The depressing thing about watching all this unfold is the feeling that the space for free speech really is narrowing. Conway Hall’s very foundation, growing out of the South Place Ethical Society, an early 20th century atheist group, is based on being a space where heretical, even blasphemous ideas could be expressed. This inevitably led to a fairly advanced free speech position, with a booking policy that could be said to be secular in the truest sense. The venue has seen everything from Mahler recitals to Al Muhajiroun rallies over the last century or so, and in radical circles was generally regarded as a sort of indoor Speaker’s Corner, with cheap room hire and some OK pubs nearby. Counter-demonstrations outside Conway Hall events are not exactly unusual.

But righteousness is a hell of a drug, and even a heartfelt desire to do something good, something liberal (i.e. show solidarity with Ukrainians in their anti-imperial struggle) can lead one to oppressive tactics and positions (flooding a small venue’s inbox with emails, tweets and threats to its income in order to shut down a pro-Russian meeting.)

Its been suggested that the objection to Galloway’s circus is not that it is pro-Moscow, but that it is lying to the general public by positioning itself as “pro-peace”. This positioning is, of course, is as tactic as old as the Soviet Union itself. As I write, I have in front of me an account by the US academic and activist Sidney Hook, of his counter campaign against the Soviet-backed, and ludicrously-titled, “Cultural and Scientific Conference for World Peace”, which took place in New York in 1949. Hook was as vehemently anticommunist as they came in postwar America, but in his account he notes “we had no objection to the Communists or anyone else holding their meeting. We defended their right to do so…. What we objected to were the false pretenses under which the conference was soliciting support…”.

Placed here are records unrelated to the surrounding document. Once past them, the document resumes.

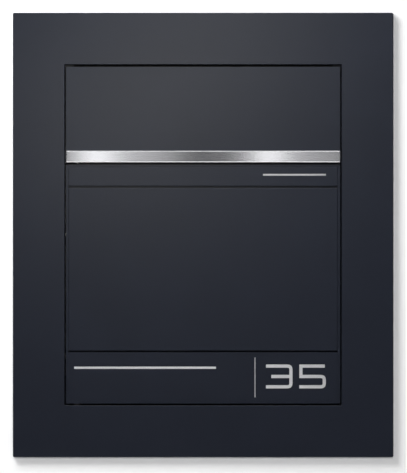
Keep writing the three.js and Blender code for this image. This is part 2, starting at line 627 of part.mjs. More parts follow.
// An angle along the collar's right side, behind the door's free edge.
function doorStopStrip() {
  const high = [STOP.bottomZ, STOP.topZ];
  const face = block([STOP.innerX, INNER_X], [STOP.y, STOP.y + SHEET], high);
  const leg = block([INNER_X - SHEET, INNER_X], [STOP.y, SLOT_PANEL.y + SLOT_PANEL.flange], high);
  return cut(join(face, leg), frameScrewHole(1, FRAME_SCREW.z[1]), frameScrewHole(1, FRAME_SCREW.z[2]));
}

// A rubber strip with a rounded face on the stop.
function doorSeal() {
  const outline = new THREE.Shape();
  outline.moveTo(170, STOP.y).lineTo(170, 0.8).quadraticCurveTo(170.4, DOOR_REAR_Y + FIT, 174, DOOR_REAR_Y + FIT);
  outline.quadraticCurveTo(177.6, DOOR_REAR_Y + FIT, 178, 0.8).lineTo(178, STOP.y);
  return extrude("Z", outline, [STOP.bottomZ + 6, STOP.topZ - 2]);
}

const PIVOT_BRACKET = { bottomZ: 95.2, topZ: 97.2, sheet: 2, reachX: -159, earTopZ: 118 };

// An angle on the collar's left side that holds the upper pivot pin over the door.
function doorPivotBracket() {
  const ear = block([-INNER_X, -INNER_X + PIVOT_BRACKET.sheet], [-2.5, SLOT_PANEL.y - 0.5], [
    PIVOT_BRACKET.bottomZ,
    PIVOT_BRACKET.earTopZ,
  ]);
  const shelf = block([-INNER_X, PIVOT_BRACKET.reachX], [-13, SLOT_PANEL.y - 0.5], [
    PIVOT_BRACKET.bottomZ,
    PIVOT_BRACKET.topZ,
  ]);
  const hole = cylinder("Z", ROD_R + FIT, [PIVOT_BRACKET.bottomZ - PAST, PIVOT_BRACKET.topZ + PAST], PIVOT);
  return cut(join(ear, shelf), hole);
}

const upperPin = () =>
  join(
    cylinder("Z", ROD_R, [DOOR.topZ - 10, PIVOT_BRACKET.topZ + 1], PIVOT),
    cylinder("Z", 4.2, [PIVOT_BRACKET.topZ, PIVOT_BRACKET.topZ + 1.4], PIVOT),
  );
const lowerPin = () => cylinder("Z", ROD_R, [-COLLAR.halfZ, PANEL.bottomZ + 11], PIVOT);
const lowerWasher = () =>
  cut(
    cylinder("Z", 6.5, [-OPENING.halfZ, PANEL.bottomZ - 1], PIVOT),
    cylinder("Z", ROD_R + FIT, [-OPENING.halfZ - PAST, PANEL.bottomZ + PAST], PIVOT),
  );

add("door_stop_strip", doorStopStrip(), POWDER_COAT);
add("door_seal", doorSeal(), RUBBER);
add("door_pivot_bracket", doorPivotBracket(), POWDER_COAT);
add("door_pivot_pin_upper", upperPin(), ZINC);
add("door_pivot_pin_lower", lowerPin(), ZINC);
add("door_pivot_washer", lowerWasher(), NYLON);

// ---------------------------------------------------------------- lock

const LOCK_AT = [LOCK.x, LOCK.z];
const CAM_SCREW = { headR: 4.5, headLength: 2.5, shankR: 2, length: 8 };

// The fixed barrel, with its head on the slot panel's front.
function lockBarrel() {
  const head = cylinder("Y", LOCK.headR, [SLOT_PANEL.y - 3, SLOT_PANEL.y], LOCK_AT, 32);
  const barrel = cylinder("Y", LOCK.barrelR, [SLOT_PANEL.y - 1, LOCK.rearY], LOCK_AT, 32);
  return cut(join(head, barrel), cylinder("Y", LOCK.plugR + RUNNING, [0, LOCK.rearY + PAST], LOCK_AT, 32));
}

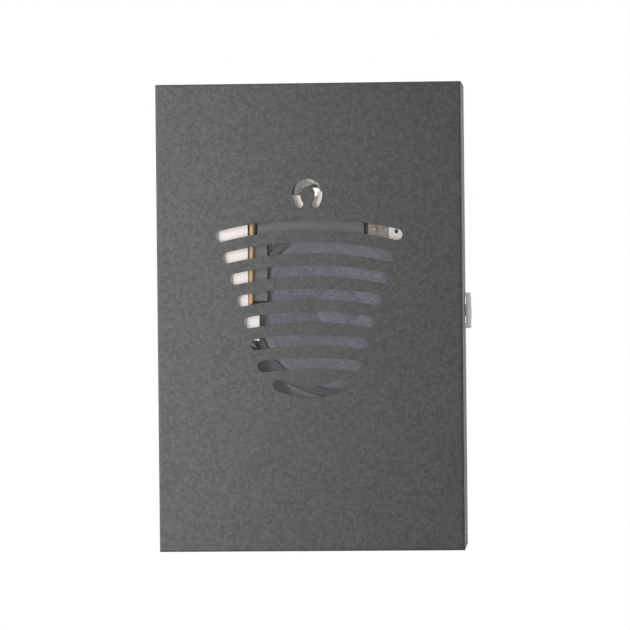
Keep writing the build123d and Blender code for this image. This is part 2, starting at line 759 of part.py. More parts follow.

Hook and his colleagues in the Committee for Cultural Freedom and successor groups were hardly apologists for Soviet/Russian totalitarianism - indeed Hook would go on to argue that Leninists and others who believed in the violent overthrow of the state should be barred from public office - but even while acknowledging the perniciousness of Kremlin apologists (this at the time of the Berlin blockade), they did not see it as their duty or their right to shut down their Communist-backed meetings, and were critical of noisy right-wing protests calling for just that.

As former Communists and fellow travellers, New York Intellectuals like Hook understood the authoritarian mindset better than most, and would have recognised its temptations, and ultimately it’s allure to the well-intentioned, to those who wish themselves to be, or believe themselves to be on the right side of history. 

The philosopher John Rawls suggested that ideally,  “a person would choose for the design of a society in which his enemy is to assign him his place.”

Similarly, when addressing questions of free speech and censorship, it’s always worth approaching the question from a position of total wrongness. That is to say, most of us believe we do our best to be right most of the time. But it’s always worth asking “What if everything I believe in was deemed by the society I live in to be completely wrong? What then? How would I like that society to treat me, and others who believed as I do?”

This is not a plea for “tolerance” of the views of Galloway, Miller, Blumenthal, Wallace et al - a group that are now fully mired in the defence of the indefensible. It is, instead, a plea to be true to our own values. If we say we stand for democracy, for liberty and for freedom, then those values must be applicable to the worst of us, even those who actively and enthusiastically campaign against them. We won’t save democracy by shutting down George Galloway.